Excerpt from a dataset
**********

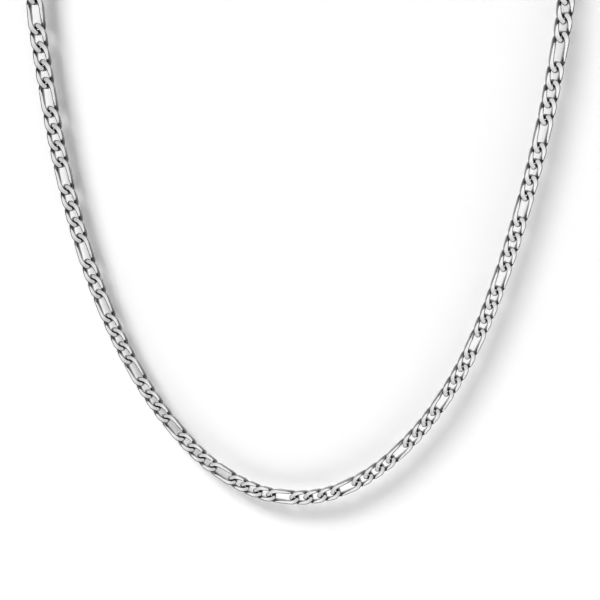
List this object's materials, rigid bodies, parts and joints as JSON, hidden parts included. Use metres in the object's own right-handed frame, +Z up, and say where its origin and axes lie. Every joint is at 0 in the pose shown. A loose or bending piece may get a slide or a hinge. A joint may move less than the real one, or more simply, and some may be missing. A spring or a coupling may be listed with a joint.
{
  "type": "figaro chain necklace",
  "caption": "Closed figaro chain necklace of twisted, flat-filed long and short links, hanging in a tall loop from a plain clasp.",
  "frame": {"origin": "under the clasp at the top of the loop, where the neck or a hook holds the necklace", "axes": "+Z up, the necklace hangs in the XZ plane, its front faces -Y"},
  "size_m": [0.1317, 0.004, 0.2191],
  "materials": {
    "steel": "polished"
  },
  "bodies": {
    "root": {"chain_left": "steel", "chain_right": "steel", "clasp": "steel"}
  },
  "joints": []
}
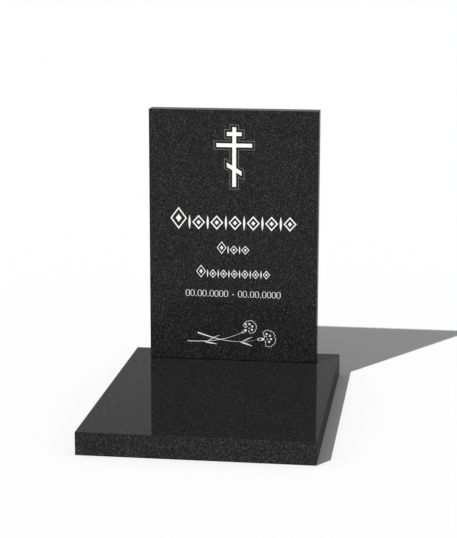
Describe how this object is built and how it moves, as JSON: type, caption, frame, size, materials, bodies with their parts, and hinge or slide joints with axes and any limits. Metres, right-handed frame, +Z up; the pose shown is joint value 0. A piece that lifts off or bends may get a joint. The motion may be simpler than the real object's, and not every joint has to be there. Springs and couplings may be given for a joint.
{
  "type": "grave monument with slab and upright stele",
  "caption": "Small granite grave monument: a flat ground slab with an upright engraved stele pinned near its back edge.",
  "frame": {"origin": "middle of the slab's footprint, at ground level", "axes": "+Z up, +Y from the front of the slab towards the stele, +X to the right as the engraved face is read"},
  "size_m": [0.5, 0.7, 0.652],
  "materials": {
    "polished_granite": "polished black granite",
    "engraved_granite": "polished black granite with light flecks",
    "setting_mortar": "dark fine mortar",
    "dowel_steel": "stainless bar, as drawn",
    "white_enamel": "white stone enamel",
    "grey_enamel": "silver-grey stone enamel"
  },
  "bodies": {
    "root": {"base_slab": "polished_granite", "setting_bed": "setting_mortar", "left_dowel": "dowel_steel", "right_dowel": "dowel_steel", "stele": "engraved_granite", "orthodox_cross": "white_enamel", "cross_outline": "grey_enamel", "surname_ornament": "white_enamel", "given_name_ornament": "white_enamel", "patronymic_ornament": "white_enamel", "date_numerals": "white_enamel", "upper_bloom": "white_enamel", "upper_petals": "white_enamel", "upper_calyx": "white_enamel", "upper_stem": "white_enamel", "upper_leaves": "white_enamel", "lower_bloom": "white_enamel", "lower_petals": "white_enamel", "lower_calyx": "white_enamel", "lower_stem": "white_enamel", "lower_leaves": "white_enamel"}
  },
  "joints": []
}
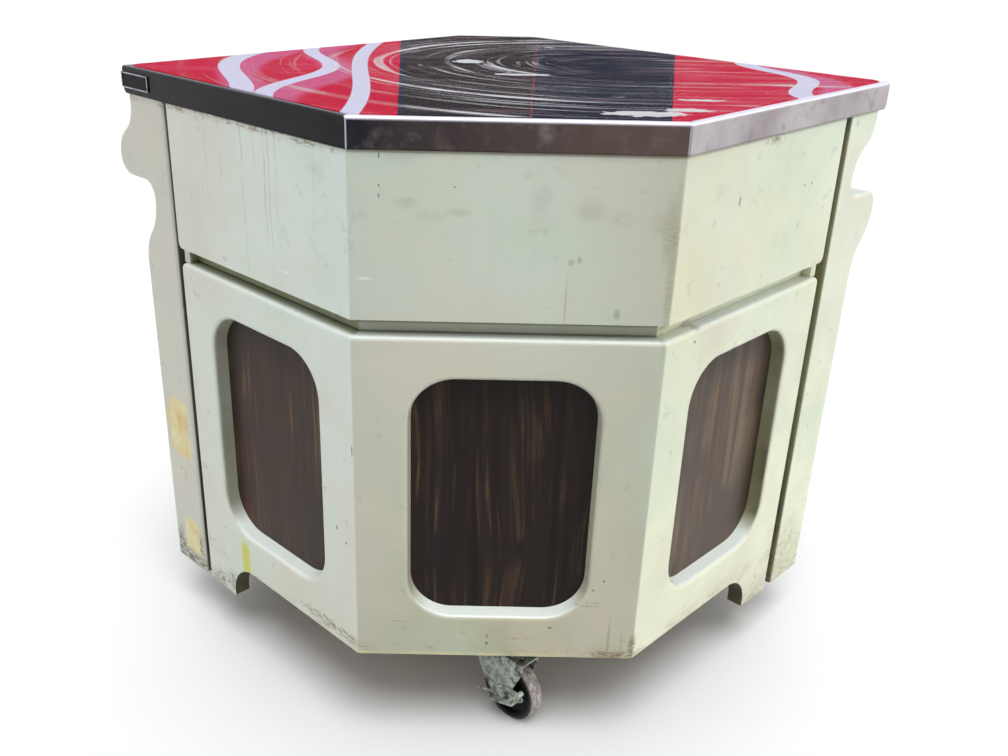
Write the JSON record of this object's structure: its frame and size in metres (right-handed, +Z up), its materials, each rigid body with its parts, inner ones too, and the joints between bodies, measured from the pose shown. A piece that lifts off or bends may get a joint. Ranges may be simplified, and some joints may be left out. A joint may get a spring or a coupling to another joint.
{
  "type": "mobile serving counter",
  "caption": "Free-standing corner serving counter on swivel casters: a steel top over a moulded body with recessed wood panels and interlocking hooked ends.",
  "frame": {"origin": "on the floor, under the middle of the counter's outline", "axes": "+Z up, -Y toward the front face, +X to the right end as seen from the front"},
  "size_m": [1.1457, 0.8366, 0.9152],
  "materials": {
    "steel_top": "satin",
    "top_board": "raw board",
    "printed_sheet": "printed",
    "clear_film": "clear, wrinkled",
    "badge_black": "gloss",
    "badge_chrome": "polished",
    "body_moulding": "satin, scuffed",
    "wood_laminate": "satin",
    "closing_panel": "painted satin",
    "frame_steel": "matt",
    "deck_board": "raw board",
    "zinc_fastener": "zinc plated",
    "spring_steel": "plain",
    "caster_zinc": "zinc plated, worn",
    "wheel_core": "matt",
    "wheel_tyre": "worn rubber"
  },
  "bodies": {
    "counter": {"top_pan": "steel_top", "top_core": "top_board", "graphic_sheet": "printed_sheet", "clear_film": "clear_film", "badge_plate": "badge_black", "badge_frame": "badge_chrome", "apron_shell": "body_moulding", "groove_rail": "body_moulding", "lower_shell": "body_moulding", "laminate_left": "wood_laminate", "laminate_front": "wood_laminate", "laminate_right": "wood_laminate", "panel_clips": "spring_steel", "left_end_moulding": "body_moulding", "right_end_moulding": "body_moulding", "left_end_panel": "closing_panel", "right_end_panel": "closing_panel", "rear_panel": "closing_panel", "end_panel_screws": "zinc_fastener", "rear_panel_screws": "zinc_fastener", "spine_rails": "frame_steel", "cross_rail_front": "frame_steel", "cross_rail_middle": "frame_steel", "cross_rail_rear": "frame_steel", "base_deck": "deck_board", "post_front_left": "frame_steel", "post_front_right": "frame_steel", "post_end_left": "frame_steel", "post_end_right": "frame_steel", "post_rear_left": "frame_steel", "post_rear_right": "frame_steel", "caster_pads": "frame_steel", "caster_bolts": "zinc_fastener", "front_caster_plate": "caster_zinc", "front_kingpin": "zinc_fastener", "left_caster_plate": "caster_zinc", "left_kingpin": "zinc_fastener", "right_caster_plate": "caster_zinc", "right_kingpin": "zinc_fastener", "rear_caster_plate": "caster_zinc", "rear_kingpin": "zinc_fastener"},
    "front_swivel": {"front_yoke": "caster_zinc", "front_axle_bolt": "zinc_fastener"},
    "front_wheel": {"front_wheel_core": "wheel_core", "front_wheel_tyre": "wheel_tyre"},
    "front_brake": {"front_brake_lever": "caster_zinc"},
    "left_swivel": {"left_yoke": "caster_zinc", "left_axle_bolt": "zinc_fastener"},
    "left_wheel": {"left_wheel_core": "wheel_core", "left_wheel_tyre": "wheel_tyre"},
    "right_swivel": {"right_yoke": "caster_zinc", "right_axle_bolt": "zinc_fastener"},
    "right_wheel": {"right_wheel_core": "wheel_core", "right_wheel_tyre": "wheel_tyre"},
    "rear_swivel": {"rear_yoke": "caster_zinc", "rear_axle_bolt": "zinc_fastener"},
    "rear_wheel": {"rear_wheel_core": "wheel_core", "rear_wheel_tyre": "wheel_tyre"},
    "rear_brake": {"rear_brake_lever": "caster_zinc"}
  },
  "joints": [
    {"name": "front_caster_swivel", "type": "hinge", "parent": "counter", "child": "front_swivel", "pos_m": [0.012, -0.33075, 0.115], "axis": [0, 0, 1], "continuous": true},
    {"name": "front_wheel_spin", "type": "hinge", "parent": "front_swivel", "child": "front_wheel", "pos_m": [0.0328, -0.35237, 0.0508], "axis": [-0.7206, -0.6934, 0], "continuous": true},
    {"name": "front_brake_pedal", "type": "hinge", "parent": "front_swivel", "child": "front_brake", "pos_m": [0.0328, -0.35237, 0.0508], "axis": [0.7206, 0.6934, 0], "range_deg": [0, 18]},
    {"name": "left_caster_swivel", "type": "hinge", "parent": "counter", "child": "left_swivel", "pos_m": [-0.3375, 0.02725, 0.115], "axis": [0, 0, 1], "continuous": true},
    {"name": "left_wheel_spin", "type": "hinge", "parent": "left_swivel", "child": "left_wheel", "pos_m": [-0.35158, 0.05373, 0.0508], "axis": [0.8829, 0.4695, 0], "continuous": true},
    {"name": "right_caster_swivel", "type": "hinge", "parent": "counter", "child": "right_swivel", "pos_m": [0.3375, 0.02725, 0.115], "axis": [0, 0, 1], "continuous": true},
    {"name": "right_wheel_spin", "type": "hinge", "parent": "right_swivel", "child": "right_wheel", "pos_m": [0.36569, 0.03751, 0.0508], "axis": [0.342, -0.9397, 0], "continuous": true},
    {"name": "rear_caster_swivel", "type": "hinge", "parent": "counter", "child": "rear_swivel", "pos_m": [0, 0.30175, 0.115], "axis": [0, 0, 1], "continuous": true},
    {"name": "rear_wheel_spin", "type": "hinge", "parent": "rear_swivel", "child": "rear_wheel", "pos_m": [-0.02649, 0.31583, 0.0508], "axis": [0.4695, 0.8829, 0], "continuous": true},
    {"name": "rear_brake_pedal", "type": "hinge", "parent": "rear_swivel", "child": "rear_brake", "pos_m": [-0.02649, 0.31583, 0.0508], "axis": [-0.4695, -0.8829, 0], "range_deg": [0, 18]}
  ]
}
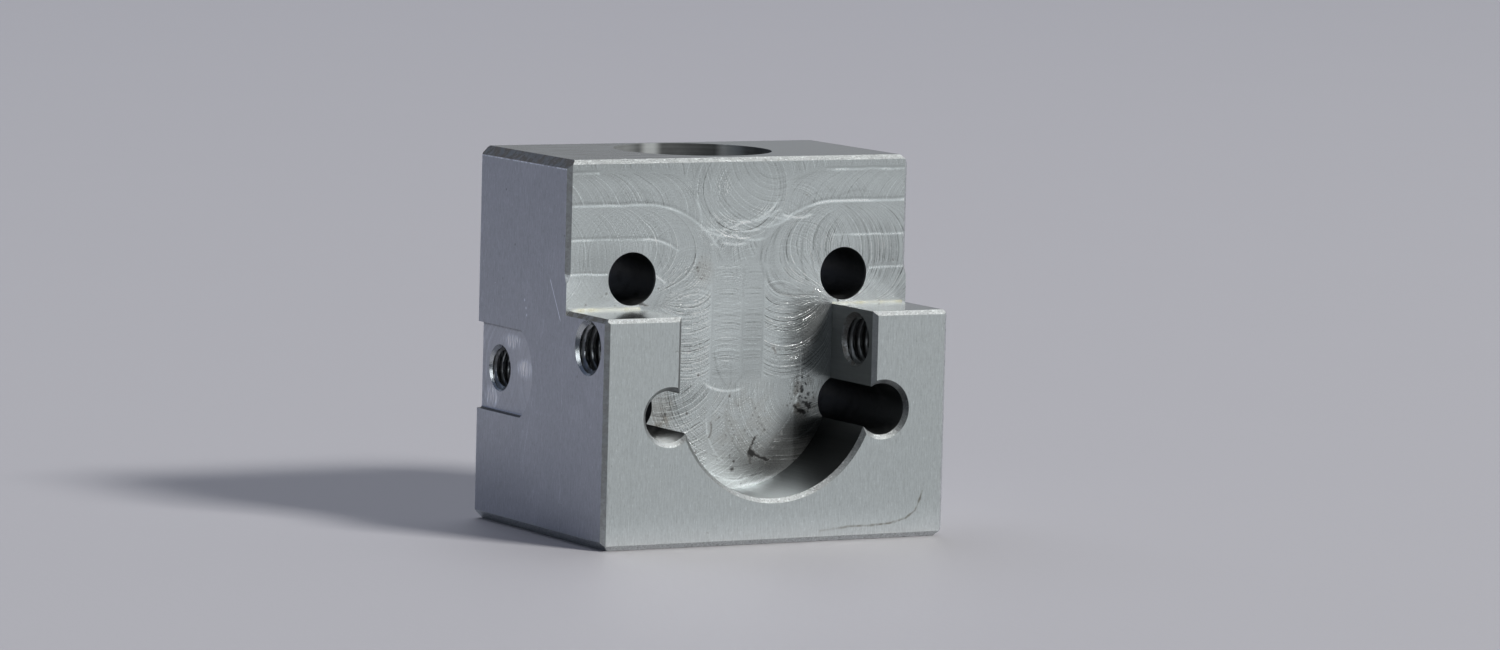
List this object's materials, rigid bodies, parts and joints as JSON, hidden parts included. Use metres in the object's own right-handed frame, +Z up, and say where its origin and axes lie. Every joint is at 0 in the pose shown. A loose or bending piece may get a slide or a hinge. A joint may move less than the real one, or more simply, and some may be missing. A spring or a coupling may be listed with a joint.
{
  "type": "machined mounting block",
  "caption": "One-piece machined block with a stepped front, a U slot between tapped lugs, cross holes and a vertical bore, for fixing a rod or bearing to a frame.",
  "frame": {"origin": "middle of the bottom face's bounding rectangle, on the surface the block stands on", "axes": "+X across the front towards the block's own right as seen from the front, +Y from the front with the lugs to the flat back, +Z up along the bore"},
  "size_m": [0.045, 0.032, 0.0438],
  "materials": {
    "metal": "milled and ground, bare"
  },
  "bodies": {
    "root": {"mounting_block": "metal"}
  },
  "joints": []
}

**********

Task >>
In the listing, find each line with the string "between" and copy it.

The answer >>
Write the JSON record of this object's structure: its frame and size in metres (right-handed, +Z up), its materials, each rigid body with its parts, inner ones too, and the joints between bodies, measured from the pose shown. A piece that lifts off or bends may get a joint. Ranges may be simplified, and some joints may be left out. A joint may get a spring or a coupling to another joint.
  "caption": "One-piece machined block with a stepped front, a U slot between tapped lugs, cross holes and a vertical bore, for fixing a rod or bearing to a frame.",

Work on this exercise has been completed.